Split is a very tourist-oriented town though. As I stepped off the Winnebago of Death that shuttled me from Zagreb, I was assaulted with easily 10 offers for places to stay, like these people are on you like stink of shit once you hit the ground. Luckily I already had a hostel, and a pretty nice one at that. The rooms were spacious, air-conditioned, and this place was technologically tricked out! The bathroom however, was so small that one could easily use the toilet and wash his hands simultaneously...which I guess has it's advantages.

The first night in Split I checked out the old town with some people from the hostel. The old town is actually the palace of Diocletian, a Roman emperor, and it's stunning how well it's preserved.

I walked around the palace at night and it was worth it for sure.

Shit picture, but I stumbled upon a fire twirler.

This is the main tower of the palace.
I also wandered through the park west of town, which is also really pretty.

This plants fascinated me! They look like yuccas, and they may be, but I've never seen them that big.

The rock face on the mountains near town.

A view of Split from the mountain park.
I would recommend that you all watch the movie Eurotrip. First of all it provided 90 minutes of laughter, all the more if you've actually been to the countries it mentions, but more than anything else, this movie gives a decent picture of eastern Europe. Unlike the characters in Eurotrip though, since I was alone, I purposely avoided partying. The last thing I wanted was to wake up on Hvar surrounded by bricks of cocaine and handcuffed to the severed arm of an Italian prostitute...which I felt might have been a plausible outcome.

Easily though, the crowning glory of my time in Split was a side trip I took to the national park called Krka. Right. You're wondering how you pronounce that. Basically, insert an I after the first K, and make sure to roll the R like you're in Spanish class. Getting to Krka is another one of those clusterfuck bus connections. First a long distance bus to Šibenik, then a local bus to Skradin, then a park bus to the entrance. This time though it was totally worth it. This park is a natural wonder!

It's famous for its waterfalls, as you'll see.



Where's Waldo?!


I think that the take-home message from my time in Croatia is that you don't go to Croatia for its culture, architecture, or its history. Croatia has got natural beauty in spades. If I were going to do this trip over again, I would plan more time for camping and hiking, and I would have avoided the larger cities.

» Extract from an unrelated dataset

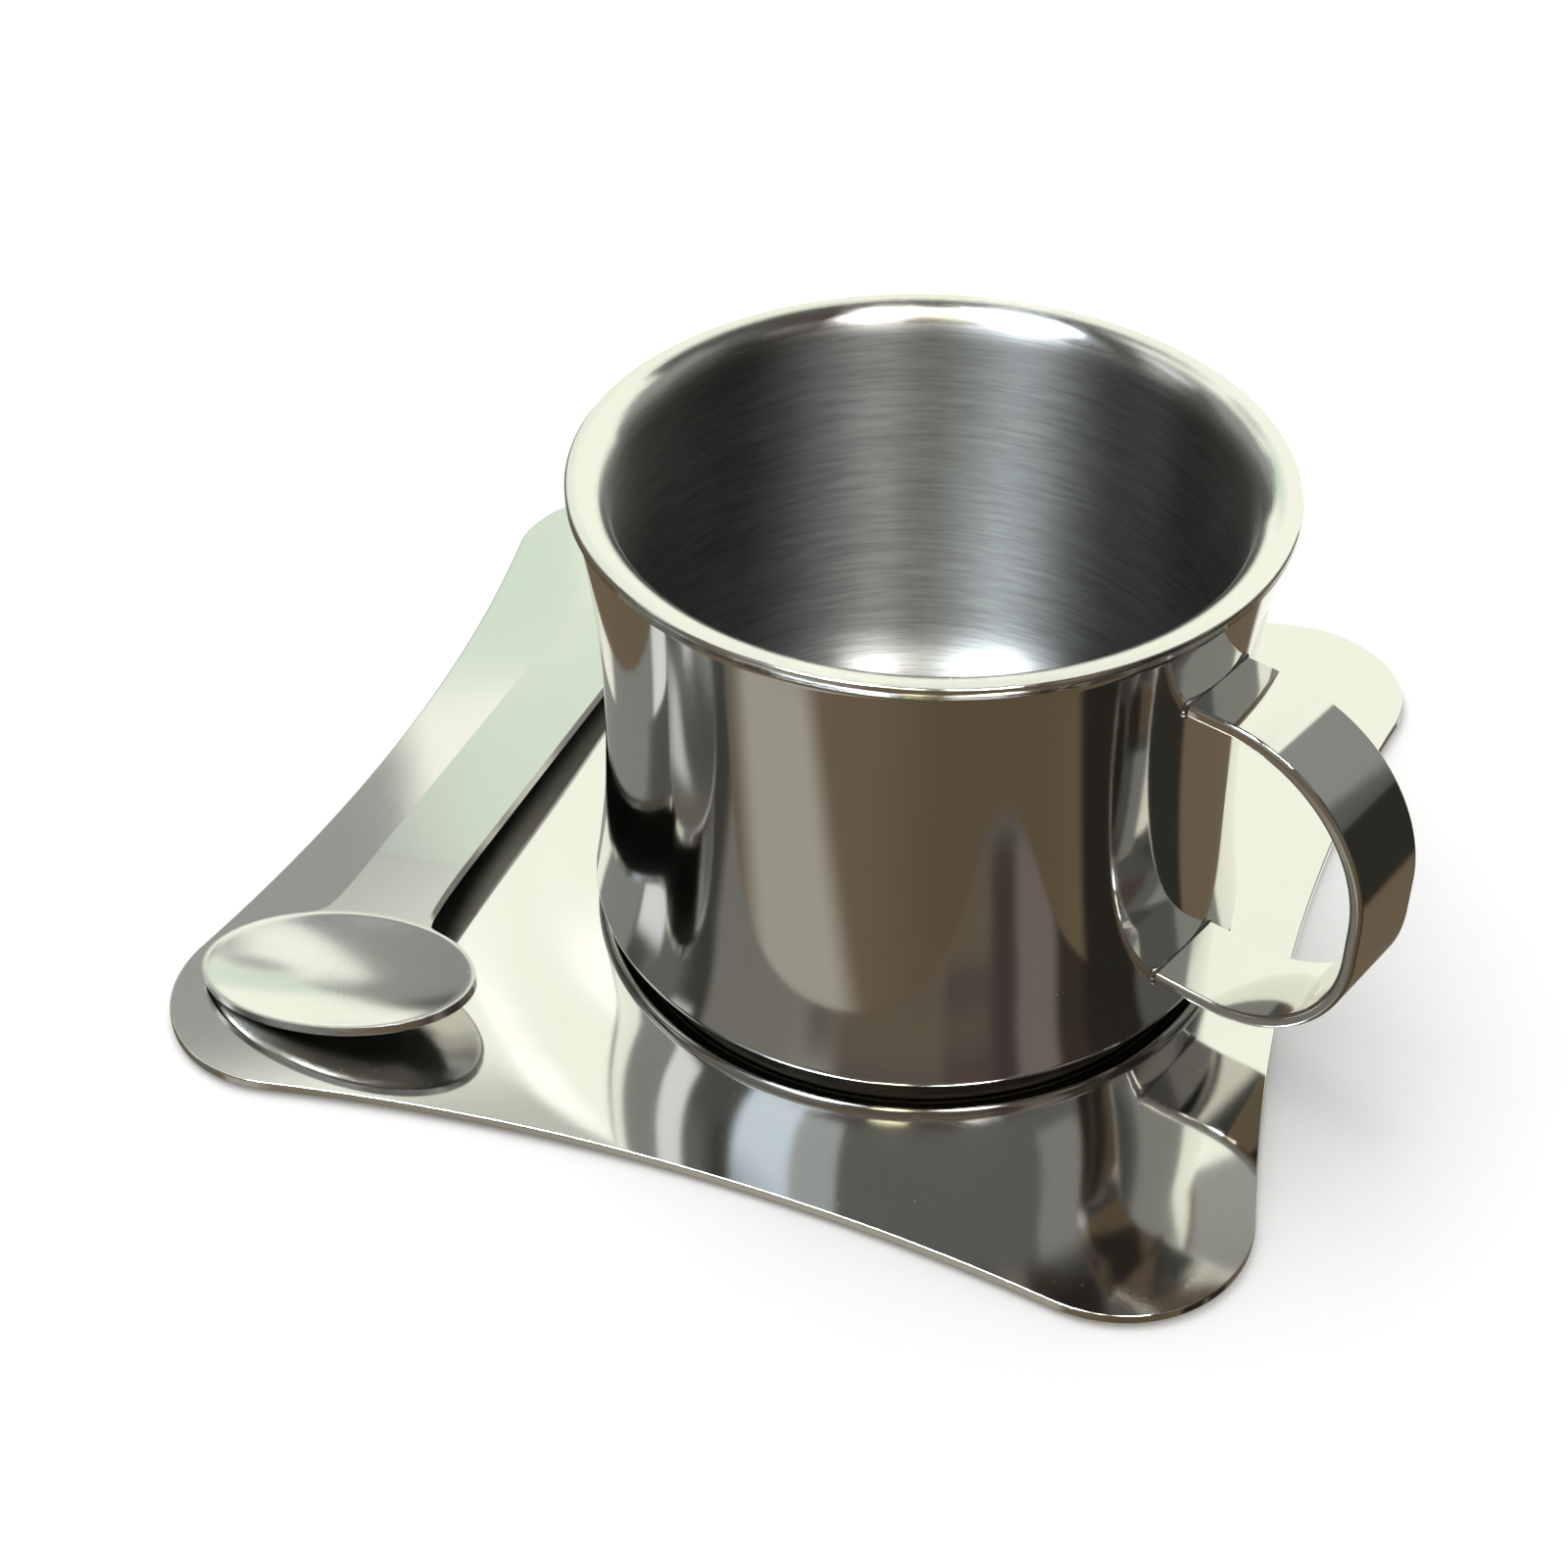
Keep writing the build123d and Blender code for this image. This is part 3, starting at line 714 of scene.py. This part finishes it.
def outline_reach(sizes, heading):
    """Distance from the well's axis to the saucer's outline, along a heading."""
    ray = Vector((math.cos(heading), math.sin(heading)))
    start = MUG_AXIS.xy
    half = SAUCER_SPAN / 2
    corner = half - sizes.corner_radius
    reach = sizes.side_radius + sizes.corner_radius
    side_centre = corner + math.sqrt(reach ** 2 - corner ** 2)
    share_of = sizes.corner_radius / reach
    along = corner * (1 - share_of)
    low, high = 0.0, 2.0 * SAUCER_SPAN
    halvings = 48
    for _ in range(halvings):
        middle = (low + high) / 2
        spot = start + ray * middle
        across, up = abs(spot.x), abs(spot.y)
        big, small = max(across, up), min(across, up)
        if small < along:
            inside = big < side_centre - math.sqrt(sizes.side_radius ** 2 - small ** 2)
        else:
            inside = Vector((big - corner, small - corner)).length < sizes.corner_radius
        low, high = (middle, high) if inside else (low, middle)
    return low


class MUGSET_OT_saucer(Operator):
    """Pressed saucer: shallow round well, level land and a four-cornered outline"""

    bl_idname = "mugset.saucer"
    bl_label = "Saucer"

    def execute(self, context):
        sizes = context.scene.saucer_sizes
        finish = context.scene.steel_finish
        land_start = sizes.floor_radius + sizes.step_run
        floor_steps, rise_steps, outer_steps = 8, 16, 8
        stations = [sizes.floor_radius * step / floor_steps for step in range(floor_steps)]
        stations += [sizes.floor_radius + sizes.step_run * step / rise_steps for step in range(rise_steps + 1)]
        # The land's rings are turned a metre apart, and then shared out up to the outline.
        stations += [land_start + step for step in range(1, outer_steps + 1)]
        bm = start_mesh([(MUG_AXIS.x + radius, MUG_AXIS.y, 0.0) for radius in stations])
        bmesh.ops.spin(bm, geom=bm.verts[:] + bm.edges[:], cent=MUG_AXIS, axis=(0, 0, 1), angle=2 * math.pi,
                       steps=sizes.spin_steps, use_merge=True)
        bmesh.ops.remove_doubles(bm, verts=bm.verts, dist=1e-7)
        reaches = {}
        for vert in bm.verts:
            arm = vert.co.xy - MUG_AXIS.xy
            radius = arm.length
            if radius > sizes.floor_radius + 1e-6:
                heading = round(math.atan2(arm.y, arm.x), 6)
                if heading not in reaches:
                    reaches[heading] = outline_reach(sizes, heading)
                rise_end = min(land_start, reaches[heading] - sizes.edge_strip)
                if radius > land_start + 1e-6:
                    part = round(radius - land_start) / outer_steps
                    radius = rise_end + (reaches[heading] - rise_end) * part
                else:
                    part = (radius - sizes.floor_radius) / sizes.step_run
                    radius = sizes.floor_radius + (rise_end - sizes.floor_radius) * part
                vert.co.xy = MUG_AXIS.xy + arm.normalized() * radius
            vert.co.z = saucer_height(sizes, radius)
        bmesh.ops.recalc_face_normals(bm, faces=bm.faces)
        material = polished_steel("polished_saucer_steel", finish.polished, finish.polished_roughness,
                                  PRESSED_WAVE)
        piece = finish_mesh(bm, "saucer_pressed_sheet", material, "saucer", "saucer_plate")
        thicken_down(piece, sizes.sheet)
        soften_edges(piece, sizes.edge_round, 3)
        return {"FINISHED"}


# ---------------------------------------------------------------- spoon
class MUGSET_OT_spoon(Operator):
    """Spoon pressed from one sheet: wide shallow bowl, neck and flat arm"""

    bl_idname = "mugset.spoon"
    bl_label = "Spoon"

    def execute(self, context):
        sizes = context.scene.spoon_sizes
        finish = context.scene.steel_finish
        bm = bmesh.new()
        bmesh.ops.create_circle(bm, segments=32, radius=1.0)
        self.hollow_bowl(bm, sizes)
        self.draw_arm(bm, sizes)
        bm.transform(Matrix.Rotation(sizes.turn, 4, "Z") @ Matrix.Rotation(sizes.roll, 4, "Y"))
        high = max(vert.co.z for vert in bm.verts)
        neck = Vector((SAUCER_LOW.x + sizes.side_inset, SAUCER_LOW.y + sizes.neck_inset, SPOON_HIGH.z - high))
        bm.transform(Matrix.Translation(neck))
        material = polished_steel("polished_spoon_steel", finish.polished, finish.spoon_roughness,
                                  PRESSED_WAVE)
        piece = finish_mesh(bm, "spoon_pressed_sheet", material, "spoon", "spoon")
        smooth = piece.modifiers.new("smooth", "SUBSURF")
        smooth.levels = smooth.render_levels = 3
        thicken_down(piece, sizes.sheet)
        soften_edges(piece, sizes.edge_round, 3)
        return {"FINISHED"}

    def hollow_bowl(self, bm, sizes):
        """Rings from the circle inwards, sunk into the hollow and stretched to the bowl's plan."""
        lip = 0.96
        hollow_rings = (0.90, 0.76, 0.56, 0.36, 0.16)
        ring = bm.edges[:]
        before = 1.0
        for part in (lip, *hollow_rings):
            grown = bmesh.ops.extrude_edge_only(bm, edges=ring)["geom"]
            ring = [item for item in grown if isinstance(item, bmesh.types.BMEdge)]
            verts = [item for item in grown if isinstance(item, bmesh.types.BMVert)]
            bmesh.ops.scale(bm, verts=verts, vec=(part / before, part / before, 1.0))
            bmesh.ops.translate(bm, verts=verts, vec=(0.0, 0.0, -sizes.bowl_depth * (1.0 - (part / lip) ** 2)
                                                      - verts[0].co.z))
            before = part
        bmesh.ops.contextual_create(bm, geom=ring)
        bmesh.ops.translate(bm, verts=bm.verts, vec=(0.0, -1.0, 0.0))
        bmesh.ops.scale(bm, verts=bm.verts, vec=(sizes.bowl_width / 2, sizes.bowl_length / 2, 1.0))

    def draw_arm(self, bm, sizes):
        """Draws the bowl's four rearmost edges out into the arm."""
        arm_length = sizes.arm_length
        half_neck, half_end, corner = sizes.neck_width / 2, sizes.end_width / 2, sizes.end_round
        flare_end, flare, neck_end, bend_half = 0.0030, 0.0002, 0.0065, 0.0012
        bend = sizes.bend_place
        rows = [(flare_end, half_neck + flare), (neck_end, half_neck), (bend - bend_half, half_neck),
                (bend, half_neck), (bend + bend_half, half_neck)]
        arm_steps = 6
        for step in range(1, arm_steps):
            part = step / arm_steps
            rows.append((bend + (arm_length - corner - bend) * part,
                         half_neck + (half_end - half_neck) * part))
        rows += [(arm_length - corner, half_end), (arm_length - corner * 0.25, half_end - corner * 0.25),
                 (arm_length, half_end - corner)]
        rear = [edge for edge in bm.edges if edge.is_boundary
                and all(vert.co.y > -0.5 * sizes.bowl_length and abs(vert.co.x) < 0.6 * sizes.neck_width
                        for vert in edge.verts)]
        for place, half_width in rows:
            grown = bmesh.ops.extrude_edge_only(bm, edges=rear)["geom"]
            rear = [item for item in grown if isinstance(item, bmesh.types.BMEdge)]
            verts = sorted((item for item in grown if isinstance(item, bmesh.types.BMVert)),
                           key=lambda vert: vert.co.x)
            fall = max(place - bend, 0.0) / (arm_length - bend)
            for index, vert in enumerate(verts):
                vert.co = ((2 * index / (len(verts) - 1) - 1.0) * half_width, place, -sizes.drop * fall)


# ---------------------------------------------------------------- stage
class MUGSET_OT_studio(Operator):
    """Pale floor, soft light, surround and camera"""

    bl_idname = "mugset.studio"
    bl_label = "Studio"

    def execute(self, context):
        settings = context.scene.studio_settings
        self.floor(settings)
        self.surround(context, settings)
        self.lamp(settings)
        self.camera(context, settings)
        context.scene.view_settings.view_transform = "Standard"
        return {"FINISHED"}

    def floor(self, settings):
        bm = bmesh.new()
        bmesh.ops.create_grid(bm, x_segments=1, y_segments=1, size=settings.floor_half)
        mesh = bpy.data.meshes.new("studio_floor")
        bm.to_mesh(mesh)
        bm.free()
        material = bpy.data.materials.new("pale_floor")
        material.use_nodes = True
        shader = material.node_tree.nodes["Principled BSDF"]
        shader.inputs["Base Color"].default_value = (*settings.floor_colour, 1.0)
        shader.inputs["Roughness"].default_value = 0.9
        mesh.materials.append(material)
        ground = bpy.data.objects.new("studio_floor", mesh)
        bpy.context.scene.collection.objects.link(ground)
        ground.visible_glossy = False

    def surround(self, context, settings):
        """Plain white room for the floor, and soft cards for what the steel mirrors."""
        world = bpy.data.worlds.new("studio_surround")
        context.scene.world = world
        world.use_nodes = True
        world.cycles.sampling_method = "NONE"
        tree = world.node_tree
        plain = tree.nodes["Background"]
        plain.inputs["Color"].default_value = (1.0, 1.0, 1.0, 1.0)
        plain.inputs["Strength"].default_value = settings.surround
        mirrored = add_node(tree, "ShaderNodeBackground", Color=self.card_light(tree), Strength=settings.cards)
        ray = add_node(tree, "ShaderNodeLightPath")
        choose = add_node(tree, "ShaderNodeMixShader", Fac=Wire(tree, ray.outputs["Is Glossy Ray"]))
        tree.links.new(plain.outputs[0], choose.inputs[1])
        tree.links.new(mirrored.outputs[0], choose.inputs[2])
        tree.links.new(choose.outputs[0], tree.nodes["World Output"].inputs["Surface"])

    def card_light(self, tree):
        """Light of the cards in each direction, laid over a dim room in the order of the list."""
        towards = Wire(tree, add_node(tree, "ShaderNodeTexCoord").outputs["Generated"])
        parts = add_node(tree, "ShaderNodeSeparateXYZ", Vector=towards)
        x, y, z = (Wire(tree, parts.outputs[key]) for key in "XYZ")
        azimuth = y.maths("ARCTAN2", x).maths("DEGREES")
        elevation = z.maths("ARCSINE").maths("DEGREES")
        light = DIM_ROOM
        for name, left, right, low, high, soft, lean, tone in SOFT_CARDS:
            rise = elevation - (low + high) / 2
            aside = (azimuth - rise * lean - (left + right) / 2).maths("WRAP", 180.0, -180.0)
            cover = faded(aside, (right - left) / 2, soft) * faded(rise, (high - low) / 2, soft)
            light = mixed(tree, light, (*tone, 1.0), cover, name)
        return light

    def lamp(self, settings):
        data = bpy.data.lights.new("soft_lamp", "AREA")
        data.energy = settings.lamp_power
        data.size = settings.lamp_size
        lamp = bpy.data.objects.new("soft_lamp", data)
        bpy.context.scene.collection.objects.link(lamp)
        lamp.location = settings.lamp_place
        lamp.rotation_euler = (-lamp.location).to_track_quat("-Z", "Y").to_euler()
        lamp.visible_glossy = False

    def camera(self, context, settings):
        data = bpy.data.cameras.new("studio_camera")
        data.sensor_width = 36.0
        data.lens = settings.camera_lens
        data.clip_start = 0.01
        camera = bpy.data.objects.new("studio_camera", data)
        bpy.context.scene.collection.objects.link(camera)
        camera.location = settings.camera_place
        camera.rotation_euler = (math.pi / 2 - settings.camera_dip, 0.0, settings.camera_turn)
        context.scene.camera = camera


# ---------------------------------------------------------------- panel and registration
STEPS = (
    MUGSET_OT_studio, MUGSET_OT_outer_wall, MUGSET_OT_liner, MUGSET_OT_base_pan, MUGSET_OT_handle,
    MUGSET_OT_saucer, MUGSET_OT_spoon,
)
GROUPS = {
    "mug_sizes": MugSizes,
    "handle_sizes": HandleSizes,
    "saucer_sizes": SaucerSizes,
    "spoon_sizes": SpoonSizes,
    "steel_finish": SteelFinish,
    "studio_settings": StudioSettings,
}


class MUGSET_PT_panel(Panel):
    """Sizes and steps of the mug set"""

    bl_idname = "MUGSET_PT_panel"
    bl_label = "Mug Set"
    bl_space_type = "VIEW_3D"
    bl_region_type = "UI"
    bl_category = "Mug Set"

    def draw(self, context):
        for step in STEPS:
            self.layout.operator(step.bl_idname)
        for key in GROUPS:
            group = getattr(context.scene, key)
            box = self.layout.box()
            box.label(text=key.replace("_", " ").capitalize())
            for name in group.__annotations__:
                box.prop(group, name)


def register():
    for group in GROUPS.values():
        bpy.utils.register_class(group)
    for step in STEPS:
        bpy.utils.register_class(step)
    bpy.utils.register_class(MUGSET_PT_panel)
    for key, group in GROUPS.items():
        setattr(bpy.types.Scene, key, PointerProperty(type=group))


def unregister():
    for key in GROUPS:
        delattr(bpy.types.Scene, key)
    bpy.utils.unregister_class(MUGSET_PT_panel)
    for step in reversed(STEPS):
        bpy.utils.unregister_class(step)
    for group in reversed(list(GROUPS.values())):
        bpy.utils.unregister_class(group)


def main():
    register()
    for step in STEPS:
        group, action = step.bl_idname.split(".")
        getattr(getattr(bpy.ops, group), action)()


if __name__ == "__main__":
    main()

Oh Jesus, so right now I'm in a sleeper train back to Zagreb, I have absolutely no faith that I will make my connection to Munich, but we'll see. I have just been strong-armed into switching cabins with some dude by this Russian/Polish/something Slavic girl, who I'm convinced is either a spy or a mail-order bride. She came into my cabin before we switched asking stupid questions like “when do we get to Zagreb?”, that would be printed on the ticket. “Can you help me with my luggage?”, etc, etc. And now after 10 minutes of doing some Hustler-style gymnastics to get to said luggage, I shit you not, she is currently eating a banana with more gusto that I have ever seen, she clearly learned this from the KGB. I'm avoiding eye-contact.